» PROBLEM TO WORK ON
Return, word for word, the lines from the line holding "Write part 2 of" through the line holding "return low, high". Include both end lines and no others.

» GIVEN DATA
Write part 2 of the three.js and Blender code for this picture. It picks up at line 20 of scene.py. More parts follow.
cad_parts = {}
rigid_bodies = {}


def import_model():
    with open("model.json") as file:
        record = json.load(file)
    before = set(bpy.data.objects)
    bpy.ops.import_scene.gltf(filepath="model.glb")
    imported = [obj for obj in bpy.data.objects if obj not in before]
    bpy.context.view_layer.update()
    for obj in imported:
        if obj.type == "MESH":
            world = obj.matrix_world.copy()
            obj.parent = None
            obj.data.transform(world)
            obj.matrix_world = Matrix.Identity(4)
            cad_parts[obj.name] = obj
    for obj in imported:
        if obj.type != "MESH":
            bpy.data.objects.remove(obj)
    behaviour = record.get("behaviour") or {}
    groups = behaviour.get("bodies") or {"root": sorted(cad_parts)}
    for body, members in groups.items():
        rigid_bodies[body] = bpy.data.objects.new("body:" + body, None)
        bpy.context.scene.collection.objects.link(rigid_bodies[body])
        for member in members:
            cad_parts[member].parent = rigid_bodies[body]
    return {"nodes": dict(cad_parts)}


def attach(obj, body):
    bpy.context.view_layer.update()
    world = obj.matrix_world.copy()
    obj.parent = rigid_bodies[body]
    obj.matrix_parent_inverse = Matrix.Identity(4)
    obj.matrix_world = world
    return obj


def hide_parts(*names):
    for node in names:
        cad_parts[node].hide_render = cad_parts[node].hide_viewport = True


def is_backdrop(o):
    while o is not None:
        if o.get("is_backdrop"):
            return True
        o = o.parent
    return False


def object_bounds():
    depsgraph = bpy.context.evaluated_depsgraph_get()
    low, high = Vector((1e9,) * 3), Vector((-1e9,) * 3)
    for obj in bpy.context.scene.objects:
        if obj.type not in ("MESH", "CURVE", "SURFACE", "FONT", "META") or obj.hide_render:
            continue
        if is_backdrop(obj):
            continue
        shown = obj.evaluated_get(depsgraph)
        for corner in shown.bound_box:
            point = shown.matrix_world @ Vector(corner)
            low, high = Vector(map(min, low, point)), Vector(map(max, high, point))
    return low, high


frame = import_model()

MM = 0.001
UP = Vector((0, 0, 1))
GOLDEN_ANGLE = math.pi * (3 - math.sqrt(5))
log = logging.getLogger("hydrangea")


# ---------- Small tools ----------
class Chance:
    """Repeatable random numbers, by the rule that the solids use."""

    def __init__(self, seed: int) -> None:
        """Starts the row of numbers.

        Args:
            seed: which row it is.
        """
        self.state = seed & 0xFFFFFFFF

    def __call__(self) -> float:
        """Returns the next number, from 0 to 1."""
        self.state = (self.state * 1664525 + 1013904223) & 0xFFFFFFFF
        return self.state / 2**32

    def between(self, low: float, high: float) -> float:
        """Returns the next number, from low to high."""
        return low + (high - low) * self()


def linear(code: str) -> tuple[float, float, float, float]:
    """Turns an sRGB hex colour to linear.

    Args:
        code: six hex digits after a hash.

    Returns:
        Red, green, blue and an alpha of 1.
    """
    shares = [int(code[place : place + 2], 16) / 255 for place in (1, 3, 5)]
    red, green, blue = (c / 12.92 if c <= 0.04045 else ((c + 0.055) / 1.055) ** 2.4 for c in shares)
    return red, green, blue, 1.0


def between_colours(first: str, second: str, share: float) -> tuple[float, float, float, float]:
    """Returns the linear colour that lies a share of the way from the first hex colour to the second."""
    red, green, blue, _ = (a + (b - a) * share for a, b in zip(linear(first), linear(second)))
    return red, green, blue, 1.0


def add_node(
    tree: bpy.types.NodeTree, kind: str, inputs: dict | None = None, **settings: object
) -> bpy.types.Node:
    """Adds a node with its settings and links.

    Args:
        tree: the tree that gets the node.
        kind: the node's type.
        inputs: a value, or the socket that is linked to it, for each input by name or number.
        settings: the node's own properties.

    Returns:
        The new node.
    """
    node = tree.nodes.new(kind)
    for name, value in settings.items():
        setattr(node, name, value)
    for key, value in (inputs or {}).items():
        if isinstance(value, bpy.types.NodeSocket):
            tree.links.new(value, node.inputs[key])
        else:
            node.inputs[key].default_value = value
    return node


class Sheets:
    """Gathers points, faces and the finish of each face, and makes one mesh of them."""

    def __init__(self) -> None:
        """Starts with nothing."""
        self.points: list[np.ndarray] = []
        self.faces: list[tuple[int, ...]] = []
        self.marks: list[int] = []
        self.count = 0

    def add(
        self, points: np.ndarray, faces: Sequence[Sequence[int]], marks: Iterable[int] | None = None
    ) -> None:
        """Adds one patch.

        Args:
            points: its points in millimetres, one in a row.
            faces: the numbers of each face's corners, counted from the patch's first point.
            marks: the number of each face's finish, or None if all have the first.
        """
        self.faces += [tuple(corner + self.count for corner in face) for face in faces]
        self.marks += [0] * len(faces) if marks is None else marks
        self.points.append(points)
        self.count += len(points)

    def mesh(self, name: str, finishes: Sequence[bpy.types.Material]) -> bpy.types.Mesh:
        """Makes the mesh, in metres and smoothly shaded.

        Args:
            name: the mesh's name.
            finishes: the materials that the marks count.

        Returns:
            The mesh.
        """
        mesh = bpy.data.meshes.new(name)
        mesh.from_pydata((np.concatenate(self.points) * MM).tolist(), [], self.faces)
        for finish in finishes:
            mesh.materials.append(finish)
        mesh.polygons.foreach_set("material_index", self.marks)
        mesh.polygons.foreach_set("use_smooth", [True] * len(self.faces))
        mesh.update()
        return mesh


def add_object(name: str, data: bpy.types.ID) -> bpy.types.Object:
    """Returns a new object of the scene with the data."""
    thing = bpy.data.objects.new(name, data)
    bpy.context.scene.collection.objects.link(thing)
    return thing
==
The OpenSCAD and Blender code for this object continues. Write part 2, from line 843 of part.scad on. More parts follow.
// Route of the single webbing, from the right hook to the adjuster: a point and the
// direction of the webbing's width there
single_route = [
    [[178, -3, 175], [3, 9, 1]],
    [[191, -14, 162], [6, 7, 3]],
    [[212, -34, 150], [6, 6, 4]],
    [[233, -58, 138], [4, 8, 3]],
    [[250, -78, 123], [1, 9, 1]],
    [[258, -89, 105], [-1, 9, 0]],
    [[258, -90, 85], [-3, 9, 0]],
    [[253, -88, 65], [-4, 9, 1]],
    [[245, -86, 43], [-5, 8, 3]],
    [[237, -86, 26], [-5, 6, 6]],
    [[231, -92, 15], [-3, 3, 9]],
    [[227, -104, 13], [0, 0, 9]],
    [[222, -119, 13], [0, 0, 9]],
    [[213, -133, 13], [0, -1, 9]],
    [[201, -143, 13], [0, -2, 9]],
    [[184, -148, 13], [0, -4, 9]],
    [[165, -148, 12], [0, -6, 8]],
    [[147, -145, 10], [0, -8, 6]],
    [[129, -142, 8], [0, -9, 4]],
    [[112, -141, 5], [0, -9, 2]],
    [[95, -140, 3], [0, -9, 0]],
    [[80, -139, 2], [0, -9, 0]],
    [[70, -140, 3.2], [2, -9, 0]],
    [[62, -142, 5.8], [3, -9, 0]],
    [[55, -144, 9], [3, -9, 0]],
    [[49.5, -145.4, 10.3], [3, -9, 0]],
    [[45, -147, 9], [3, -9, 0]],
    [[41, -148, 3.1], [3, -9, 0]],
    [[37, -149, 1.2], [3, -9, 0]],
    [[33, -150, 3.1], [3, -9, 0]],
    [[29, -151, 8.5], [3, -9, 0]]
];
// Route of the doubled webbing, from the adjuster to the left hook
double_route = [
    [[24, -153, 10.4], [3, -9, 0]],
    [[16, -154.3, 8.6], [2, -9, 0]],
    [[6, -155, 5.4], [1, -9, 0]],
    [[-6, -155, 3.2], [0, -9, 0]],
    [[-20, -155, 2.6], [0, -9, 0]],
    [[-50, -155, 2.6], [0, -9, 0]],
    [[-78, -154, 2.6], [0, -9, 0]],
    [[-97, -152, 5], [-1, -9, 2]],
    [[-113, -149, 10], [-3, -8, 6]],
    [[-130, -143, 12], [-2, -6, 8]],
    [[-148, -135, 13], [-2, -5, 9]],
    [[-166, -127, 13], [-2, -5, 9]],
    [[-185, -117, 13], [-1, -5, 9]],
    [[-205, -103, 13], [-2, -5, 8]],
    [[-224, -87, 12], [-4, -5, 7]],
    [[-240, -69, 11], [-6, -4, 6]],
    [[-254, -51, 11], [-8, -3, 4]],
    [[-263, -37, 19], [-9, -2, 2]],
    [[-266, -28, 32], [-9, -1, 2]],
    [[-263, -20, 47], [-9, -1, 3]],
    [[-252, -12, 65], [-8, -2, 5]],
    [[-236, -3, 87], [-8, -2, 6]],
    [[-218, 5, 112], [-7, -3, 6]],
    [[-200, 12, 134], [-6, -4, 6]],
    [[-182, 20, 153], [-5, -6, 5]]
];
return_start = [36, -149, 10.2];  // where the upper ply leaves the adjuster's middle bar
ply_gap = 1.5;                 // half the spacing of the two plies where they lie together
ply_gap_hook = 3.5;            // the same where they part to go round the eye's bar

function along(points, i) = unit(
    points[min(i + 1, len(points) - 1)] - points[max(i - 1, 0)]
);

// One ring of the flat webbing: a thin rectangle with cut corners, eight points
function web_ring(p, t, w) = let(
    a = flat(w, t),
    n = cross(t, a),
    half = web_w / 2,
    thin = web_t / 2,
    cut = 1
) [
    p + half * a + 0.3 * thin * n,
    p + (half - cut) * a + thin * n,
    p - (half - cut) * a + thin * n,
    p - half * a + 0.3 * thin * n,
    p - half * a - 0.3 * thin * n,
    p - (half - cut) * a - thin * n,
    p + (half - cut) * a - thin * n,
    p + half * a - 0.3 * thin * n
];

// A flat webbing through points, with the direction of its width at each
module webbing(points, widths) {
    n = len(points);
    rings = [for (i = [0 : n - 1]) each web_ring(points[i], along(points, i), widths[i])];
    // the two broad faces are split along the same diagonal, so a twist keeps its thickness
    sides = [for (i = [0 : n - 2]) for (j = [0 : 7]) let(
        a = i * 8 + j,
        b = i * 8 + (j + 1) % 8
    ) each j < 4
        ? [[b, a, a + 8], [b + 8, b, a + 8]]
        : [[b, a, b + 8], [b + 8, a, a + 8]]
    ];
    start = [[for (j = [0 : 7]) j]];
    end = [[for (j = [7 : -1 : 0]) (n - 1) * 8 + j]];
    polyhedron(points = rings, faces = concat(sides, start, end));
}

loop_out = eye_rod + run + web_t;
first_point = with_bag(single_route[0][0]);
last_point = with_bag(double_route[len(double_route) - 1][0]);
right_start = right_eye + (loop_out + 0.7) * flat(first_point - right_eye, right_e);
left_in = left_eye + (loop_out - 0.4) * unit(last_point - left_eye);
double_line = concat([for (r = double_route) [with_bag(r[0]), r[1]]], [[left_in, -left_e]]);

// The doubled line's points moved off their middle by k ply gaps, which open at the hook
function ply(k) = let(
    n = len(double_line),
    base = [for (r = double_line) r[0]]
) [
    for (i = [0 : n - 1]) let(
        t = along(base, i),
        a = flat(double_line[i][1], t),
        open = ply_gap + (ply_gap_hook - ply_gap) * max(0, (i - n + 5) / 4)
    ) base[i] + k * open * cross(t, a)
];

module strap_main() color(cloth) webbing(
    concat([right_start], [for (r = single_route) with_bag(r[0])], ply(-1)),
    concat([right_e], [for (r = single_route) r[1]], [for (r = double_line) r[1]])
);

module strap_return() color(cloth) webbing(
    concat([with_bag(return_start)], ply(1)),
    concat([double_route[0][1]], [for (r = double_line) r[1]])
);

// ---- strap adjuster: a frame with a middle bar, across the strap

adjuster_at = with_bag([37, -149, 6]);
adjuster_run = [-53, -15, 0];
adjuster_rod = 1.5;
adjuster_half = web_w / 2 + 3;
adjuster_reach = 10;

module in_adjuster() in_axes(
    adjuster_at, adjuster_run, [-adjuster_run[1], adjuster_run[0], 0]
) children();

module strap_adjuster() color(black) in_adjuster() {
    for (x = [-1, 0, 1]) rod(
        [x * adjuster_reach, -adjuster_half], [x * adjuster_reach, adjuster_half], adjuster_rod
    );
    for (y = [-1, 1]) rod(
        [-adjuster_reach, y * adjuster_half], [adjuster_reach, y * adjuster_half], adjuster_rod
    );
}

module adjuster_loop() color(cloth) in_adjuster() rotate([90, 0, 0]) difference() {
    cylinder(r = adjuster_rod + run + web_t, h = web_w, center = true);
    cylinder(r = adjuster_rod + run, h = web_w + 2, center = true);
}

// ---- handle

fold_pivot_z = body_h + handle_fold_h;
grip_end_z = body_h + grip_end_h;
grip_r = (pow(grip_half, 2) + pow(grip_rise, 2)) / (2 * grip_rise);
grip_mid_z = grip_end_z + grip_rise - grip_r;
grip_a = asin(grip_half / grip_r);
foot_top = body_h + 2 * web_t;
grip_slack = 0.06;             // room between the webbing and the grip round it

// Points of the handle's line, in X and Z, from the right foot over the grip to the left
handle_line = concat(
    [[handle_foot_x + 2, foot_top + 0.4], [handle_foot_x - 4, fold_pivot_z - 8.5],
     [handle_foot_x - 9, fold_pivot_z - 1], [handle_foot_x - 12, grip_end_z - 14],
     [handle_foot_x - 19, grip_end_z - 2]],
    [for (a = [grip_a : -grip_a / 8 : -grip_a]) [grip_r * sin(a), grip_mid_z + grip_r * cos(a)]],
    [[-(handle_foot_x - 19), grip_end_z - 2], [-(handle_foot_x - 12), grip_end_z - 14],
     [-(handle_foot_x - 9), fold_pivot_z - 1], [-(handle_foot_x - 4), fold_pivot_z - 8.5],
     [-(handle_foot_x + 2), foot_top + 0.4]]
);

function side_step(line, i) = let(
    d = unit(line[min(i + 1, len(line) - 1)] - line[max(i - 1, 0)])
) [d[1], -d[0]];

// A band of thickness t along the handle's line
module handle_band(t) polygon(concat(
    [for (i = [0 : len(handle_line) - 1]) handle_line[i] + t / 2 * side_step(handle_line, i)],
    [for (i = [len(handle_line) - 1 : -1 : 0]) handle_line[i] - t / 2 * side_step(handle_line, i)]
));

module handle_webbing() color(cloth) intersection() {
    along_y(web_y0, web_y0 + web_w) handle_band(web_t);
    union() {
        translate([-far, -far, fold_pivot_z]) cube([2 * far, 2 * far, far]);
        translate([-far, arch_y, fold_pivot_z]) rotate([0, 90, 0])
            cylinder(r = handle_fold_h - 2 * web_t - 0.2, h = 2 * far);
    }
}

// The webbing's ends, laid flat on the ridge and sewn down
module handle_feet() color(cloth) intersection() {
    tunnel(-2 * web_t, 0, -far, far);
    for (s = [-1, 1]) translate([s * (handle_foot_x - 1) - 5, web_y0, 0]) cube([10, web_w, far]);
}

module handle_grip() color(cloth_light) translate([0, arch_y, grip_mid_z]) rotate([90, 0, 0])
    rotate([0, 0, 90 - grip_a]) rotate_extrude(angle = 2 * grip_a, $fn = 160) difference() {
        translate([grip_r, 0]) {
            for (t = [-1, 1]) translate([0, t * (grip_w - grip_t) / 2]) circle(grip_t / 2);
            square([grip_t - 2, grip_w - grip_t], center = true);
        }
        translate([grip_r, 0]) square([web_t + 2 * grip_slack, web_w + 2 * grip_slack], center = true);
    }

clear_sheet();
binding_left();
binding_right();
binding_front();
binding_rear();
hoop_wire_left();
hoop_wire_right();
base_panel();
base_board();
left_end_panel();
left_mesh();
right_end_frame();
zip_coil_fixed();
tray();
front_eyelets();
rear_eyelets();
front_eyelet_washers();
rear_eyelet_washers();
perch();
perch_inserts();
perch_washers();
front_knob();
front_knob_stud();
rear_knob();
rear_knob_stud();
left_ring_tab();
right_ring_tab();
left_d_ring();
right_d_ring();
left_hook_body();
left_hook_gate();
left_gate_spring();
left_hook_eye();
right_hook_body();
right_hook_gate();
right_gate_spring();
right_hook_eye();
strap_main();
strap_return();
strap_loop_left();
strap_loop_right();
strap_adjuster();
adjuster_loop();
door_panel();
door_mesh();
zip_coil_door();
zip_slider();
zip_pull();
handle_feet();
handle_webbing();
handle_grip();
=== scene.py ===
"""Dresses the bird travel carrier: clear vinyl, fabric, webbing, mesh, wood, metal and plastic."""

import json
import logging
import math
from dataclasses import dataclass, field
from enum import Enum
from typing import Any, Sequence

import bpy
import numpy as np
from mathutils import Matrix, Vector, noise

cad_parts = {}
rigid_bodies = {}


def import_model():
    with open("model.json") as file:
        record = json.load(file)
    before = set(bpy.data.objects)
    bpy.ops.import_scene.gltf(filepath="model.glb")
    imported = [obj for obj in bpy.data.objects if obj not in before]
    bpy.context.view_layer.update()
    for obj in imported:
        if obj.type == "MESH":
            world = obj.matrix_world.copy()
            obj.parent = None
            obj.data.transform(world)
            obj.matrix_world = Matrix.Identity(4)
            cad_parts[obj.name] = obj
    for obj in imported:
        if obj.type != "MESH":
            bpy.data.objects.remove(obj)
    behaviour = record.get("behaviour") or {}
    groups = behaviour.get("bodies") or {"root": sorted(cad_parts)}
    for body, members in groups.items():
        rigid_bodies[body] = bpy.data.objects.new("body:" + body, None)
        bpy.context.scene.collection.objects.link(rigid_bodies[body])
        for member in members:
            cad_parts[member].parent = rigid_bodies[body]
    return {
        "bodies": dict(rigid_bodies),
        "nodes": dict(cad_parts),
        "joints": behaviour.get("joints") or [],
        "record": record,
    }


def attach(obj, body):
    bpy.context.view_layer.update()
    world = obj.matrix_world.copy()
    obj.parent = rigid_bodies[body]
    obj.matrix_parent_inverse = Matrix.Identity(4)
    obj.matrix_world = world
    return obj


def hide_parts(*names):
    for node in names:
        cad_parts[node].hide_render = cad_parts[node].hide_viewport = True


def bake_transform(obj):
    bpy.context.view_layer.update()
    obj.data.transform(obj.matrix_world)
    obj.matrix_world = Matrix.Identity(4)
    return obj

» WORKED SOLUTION
Write part 2 of the three.js and Blender code for this picture. It picks up at line 20 of scene.py. More parts follow.
cad_parts = {}
rigid_bodies = {}


def import_model():
    with open("model.json") as file:
        record = json.load(file)
    before = set(bpy.data.objects)
    bpy.ops.import_scene.gltf(filepath="model.glb")
    imported = [obj for obj in bpy.data.objects if obj not in before]
    bpy.context.view_layer.update()
    for obj in imported:
        if obj.type == "MESH":
            world = obj.matrix_world.copy()
            obj.parent = None
            obj.data.transform(world)
            obj.matrix_world = Matrix.Identity(4)
            cad_parts[obj.name] = obj
    for obj in imported:
        if obj.type != "MESH":
            bpy.data.objects.remove(obj)
    behaviour = record.get("behaviour") or {}
    groups = behaviour.get("bodies") or {"root": sorted(cad_parts)}
    for body, members in groups.items():
        rigid_bodies[body] = bpy.data.objects.new("body:" + body, None)
        bpy.context.scene.collection.objects.link(rigid_bodies[body])
        for member in members:
            cad_parts[member].parent = rigid_bodies[body]
    return {"nodes": dict(cad_parts)}


def attach(obj, body):
    bpy.context.view_layer.update()
    world = obj.matrix_world.copy()
    obj.parent = rigid_bodies[body]
    obj.matrix_parent_inverse = Matrix.Identity(4)
    obj.matrix_world = world
    return obj


def hide_parts(*names):
    for node in names:
        cad_parts[node].hide_render = cad_parts[node].hide_viewport = True


def is_backdrop(o):
    while o is not None:
        if o.get("is_backdrop"):
            return True
        o = o.parent
    return False


def object_bounds():
    depsgraph = bpy.context.evaluated_depsgraph_get()
    low, high = Vector((1e9,) * 3), Vector((-1e9,) * 3)
    for obj in bpy.context.scene.objects:
        if obj.type not in ("MESH", "CURVE", "SURFACE", "FONT", "META") or obj.hide_render:
            continue
        if is_backdrop(obj):
            continue
        shown = obj.evaluated_get(depsgraph)
        for corner in shown.bound_box:
            point = shown.matrix_world @ Vector(corner)
            low, high = Vector(map(min, low, point)), Vector(map(max, high, point))
    return low, high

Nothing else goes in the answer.